Bird’s-eye propagation and trade channels

  • Both household types supply labor to domestic production; unconstrained households can borrow domestically and from abroad.
  • Import price shocks affect:
    • Imported inputs in non-tradables production (e.g., energy costs).
    • Foreign tradables in the household consumption basket (alongside home tradables and non-tradables).

Shock scenarios and results (RANK: Representative Agent New Keynesian)

  • Gradual, anticipated rise in foreign prices (PFT):
    • Foreign price level rises gradually and stabilizes higher. Anticipation lowers consumption; labor demand falls; labor supply increases.
    • Natural rate of interest declines with weaker demand.
    • Imported inflation spikes, but the fall in non-tradables inflation dominates; aggregate CPI disinflates over time before recovering. Stagnation: lower activity and lower inflation; policy has room to loosen to bring CPI back to target.
  • Front-loaded, permanent increase in foreign prices:
    • Immediate jump in foreign prices; consumption and real wages fall; natural rate does not change materially.
    • CPI inflation spikes despite falling domestic/non-tradables inflation; the spike is short-lived.
    • Stagflation: higher CPI with lower activity; a sharper policy trade-off emerges.
  • Gradual deterioration in domestic tradables TFP:
    • Consumption falls; natural rate falls.
    • CPI inflation rises initially, then declines persistently.
    • Policy needs to tighten initially and then loosen subsequently.

Introducing hand-to-mouth households (TANK: Two-Agent New Keynesian)

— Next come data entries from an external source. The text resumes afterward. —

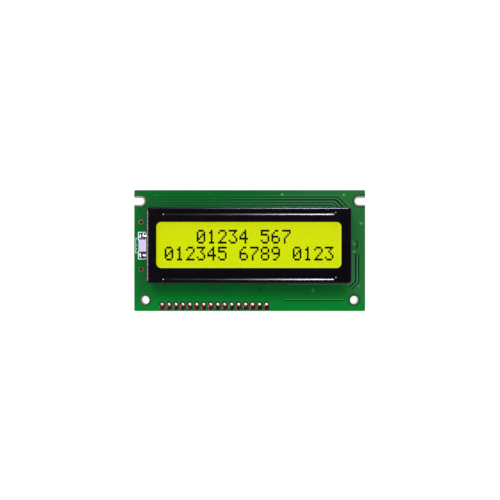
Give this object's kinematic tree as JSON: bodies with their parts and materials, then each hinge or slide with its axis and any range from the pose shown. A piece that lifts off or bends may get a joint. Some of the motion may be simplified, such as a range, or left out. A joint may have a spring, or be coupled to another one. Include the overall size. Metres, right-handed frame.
{
  "type": "character lcd module",
  "caption": "Character display module: a green board carries a black steel bezel round a yellow-green lit dot-matrix glass, with soldering holes for a header and four mounting places.",
  "frame": {"origin": "under the middle of the board, on the plane that the bezel's twisted tabs stand on", "axes": "+X along the text in reading direction, +Y up the text, +Z out of the display face"},
  "size_m": [0.084, 0.044, 0.0124],
  "materials": {
    "green_laminate": "semi-gloss green solder mask over glass-fibre laminate",
    "tinned_copper": "dull bright tin over copper",
    "gilt_contact": "thin gilt plating",
    "conductive_rubber": "layered black conductive rubber",
    "white_moulding": "white moulding with a faint lilac cast",
    "white_film": "matt white film",
    "clear_acrylic": "clear moulded acrylic",
    "led_package": "yellow-green LED package",
    "display_glass": "clear soda-lime glass",
    "polarizer": "tinted polarizing film with an anti-glare face",
    "seal_resin": "cured resin",
    "lit_crystal": "yellow-green, evenly lit from behind",
    "dot_dark": "dark lit segments",
    "black_steel": "gloss black enamel on folded sheet steel",
    "black_epoxy": "glossy black epoxy",
    "chip_black": "black glazed top of a chip resistor",
    "chip_tan": "tan ceramic",
    "solder": "bright solder"
  },
  "bodies": {
    "root": {"circuit_board": "green_laminate", "mounting_pads": "tinned_copper", "header_pads": "tinned_copper", "spare_hole_pads": "tinned_copper", "terminal_pads": "tinned_copper", "contact_fingers_upper": "gilt_contact", "contact_fingers_lower": "gilt_contact", "elastomer_strip_upper": "conductive_rubber", "elastomer_strip_lower": "conductive_rubber", "backlight_frame": "white_moulding", "reflector_film": "white_film", "light_guide": "clear_acrylic", "diffuser_film": "white_film", "led_board": "green_laminate", "led_chips": "led_package", "terminal_anode": "tinned_copper", "terminal_cathode": "tinned_copper", "terminal_solder": "solder", "rear_polarizer": "polarizer", "rear_glass": "display_glass", "cell_seal": "seal_resin", "fill_port_plug": "seal_resin", "liquid_crystal": "lit_crystal", "lit_dots": "dot_dark", "front_glass": "display_glass", "front_polarizer": "polarizer", "bezel": "black_steel", "controller_blob": "black_epoxy", "driver_blob": "black_epoxy", "resistor_bodies": "chip_black", "resistor_ends": "tinned_copper", "capacitor_bodies": "chip_tan", "capacitor_ends": "tinned_copper", "chip_solder_joints": "solder"}
  },
  "joints": []
}
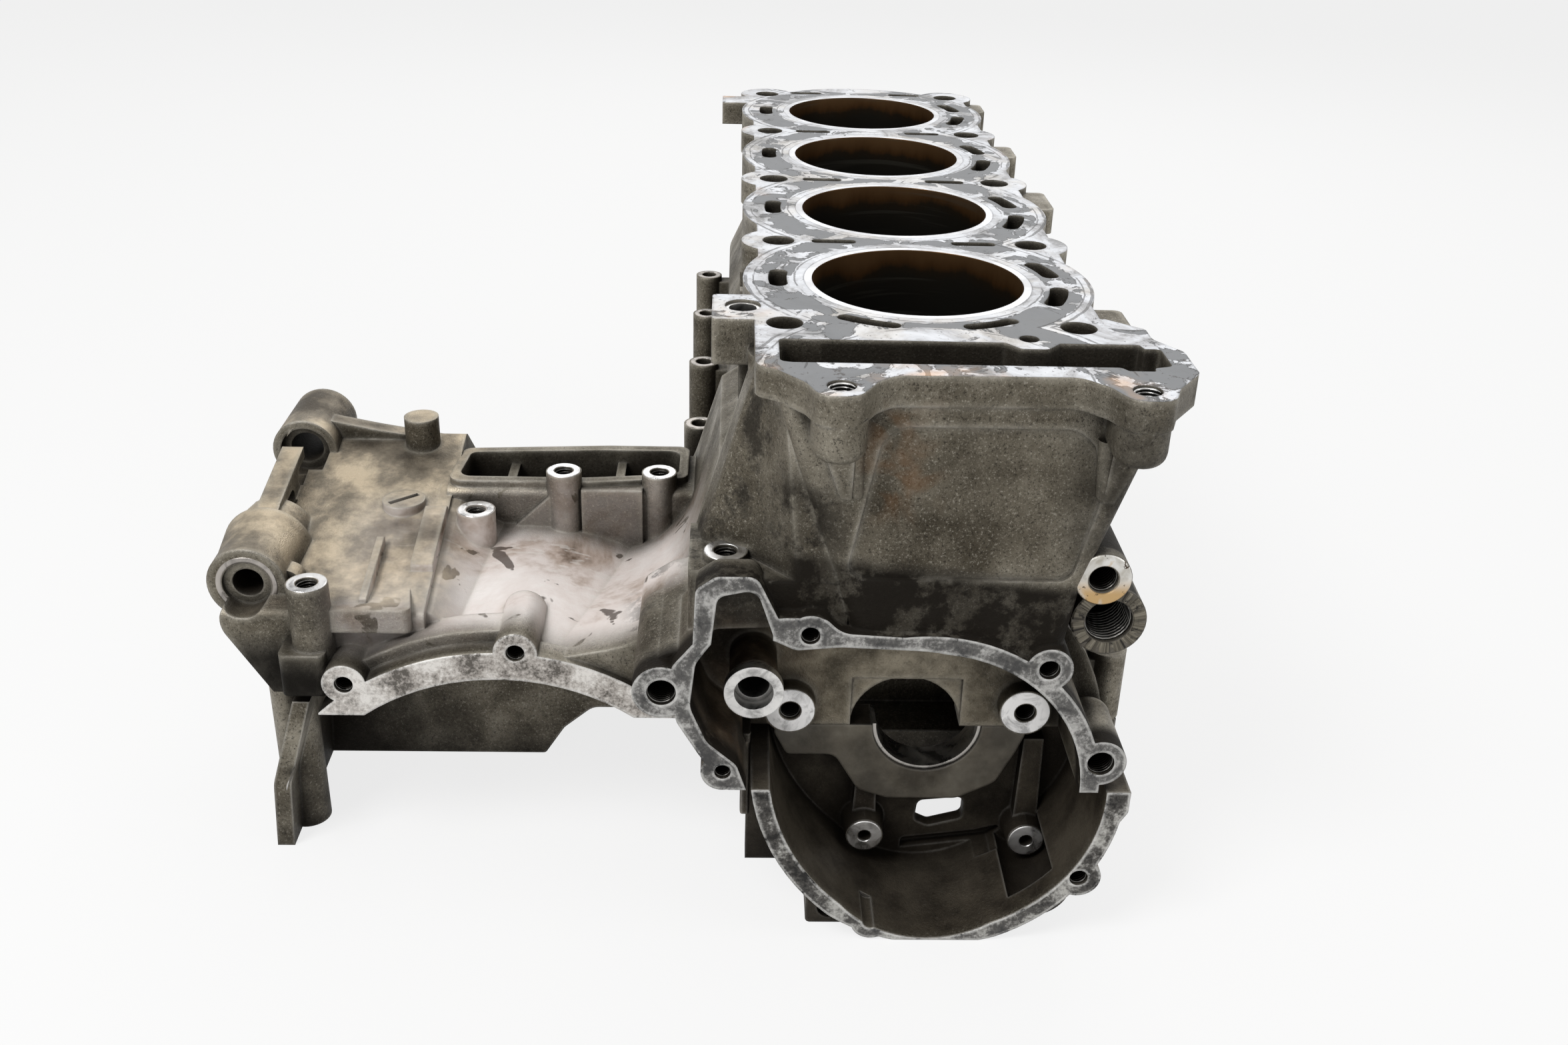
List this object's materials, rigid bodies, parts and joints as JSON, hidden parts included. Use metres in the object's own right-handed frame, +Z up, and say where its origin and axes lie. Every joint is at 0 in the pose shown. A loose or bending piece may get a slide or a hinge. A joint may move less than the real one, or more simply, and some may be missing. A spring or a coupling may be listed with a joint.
{
  "type": "engine block",
  "caption": "Inline engine block with chain tunnel, crank cover pocket and clutch and gearbox housing at one side, split at the crank plane.",
  "frame": {"origin": "on the crankshaft axis, in the plane of the crank cover face at the chain end", "axes": "+X away from the gearbox, +Y along the crankshaft from the chain end to the far end, +Z up the cylinders to the deck"},
  "size_m": [0.363, 0.4829, 0.2335],
  "materials": {
    "upper_case": "sand-cast, with machined faces, oily and stained",
    "lower_case": "sand-cast, with machined faces, oily and stained",
    "cylinder_liner_1": "honed bore, machined top",
    "cylinder_liner_2": "honed bore, machined top",
    "cylinder_liner_3": "honed bore, machined top",
    "cylinder_liner_4": "honed bore, machined top",
    "main_bearing_shell_1": "plain bearing shell",
    "main_bearing_shell_2": "plain bearing shell",
    "main_bearing_shell_3": "plain bearing shell",
    "main_bearing_shell_4": "plain bearing shell",
    "main_bearing_shell_5": "plain bearing shell",
    "idler_sleeve": "turned",
    "deck_dowel": "bright",
    "wire_thread_inserts": "bright"
  },
  "bodies": {
    "root": {"upper_case": "upper_case", "lower_case": "lower_case", "cylinder_liner_1": "cylinder_liner_1", "cylinder_liner_2": "cylinder_liner_2", "cylinder_liner_3": "cylinder_liner_3", "cylinder_liner_4": "cylinder_liner_4", "main_bearing_shell_1": "main_bearing_shell_1", "main_bearing_shell_2": "main_bearing_shell_2", "main_bearing_shell_3": "main_bearing_shell_3", "main_bearing_shell_4": "main_bearing_shell_4", "main_bearing_shell_5": "main_bearing_shell_5", "idler_sleeve": "idler_sleeve", "deck_dowel": "deck_dowel", "wire_thread_inserts": "wire_thread_inserts"}
  },
  "joints": []
}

  • Motivation: constrained households cannot smooth against anticipated import price increases, dampening anticipation effects.
  • Demand spillovers: as unconstrained households cut consumption, constrained households’ labor income falls, amplifying their consumption decline.
  • Outcomes: slightly larger consumption fall and stronger reallocation from non-tradables to tradables; inflation and natural rate dynamics are similar to RANK across all scenarios.
    • Gradual import price rise: still stagnation (lower inflation, activity, and natural rate).
    • Front-loaded import price jump: still stagflation (higher CPI with lower activity).
    • Tradables TFP shock: similar qualitative results to RANK.

Role of trade openness

  • Greater openness raises exposure to foreign price shocks, leading to larger declines in consumption and real wages, and stronger reallocation toward home tradables.
  • Gradual import price rise: more open economies experience larger falls in domestic inflation components and in the natural rate; deeper stagnation.
  • Front-loaded import price jump: the policy trade-off is more difficult in more open economies (higher CPI inflation despite weaker demand).
  • Domestic tradables TFP shock: openness matters less for the shock’s origin, but being open helps diversify away from the affected home tradables sector, making output effects less adverse. Consumption in more open economies can fall more due to the distribution of profits (unconstrained households take a bigger hit).

Monetary policy implications

  • With a credible nominal anchor, fragmentation need not cause persistently higher inflation, though it can raise inflationary pressures temporarily.
  • The natural rate (R star) declines when fragmentation or TFP shocks depress demand and real incomes.
  • Policy stance by scenario: ease under gradual, anticipated fragmentation; tighten under front-loaded import price jumps; tighten-then-loosen under domestic tradables TFP deterioration.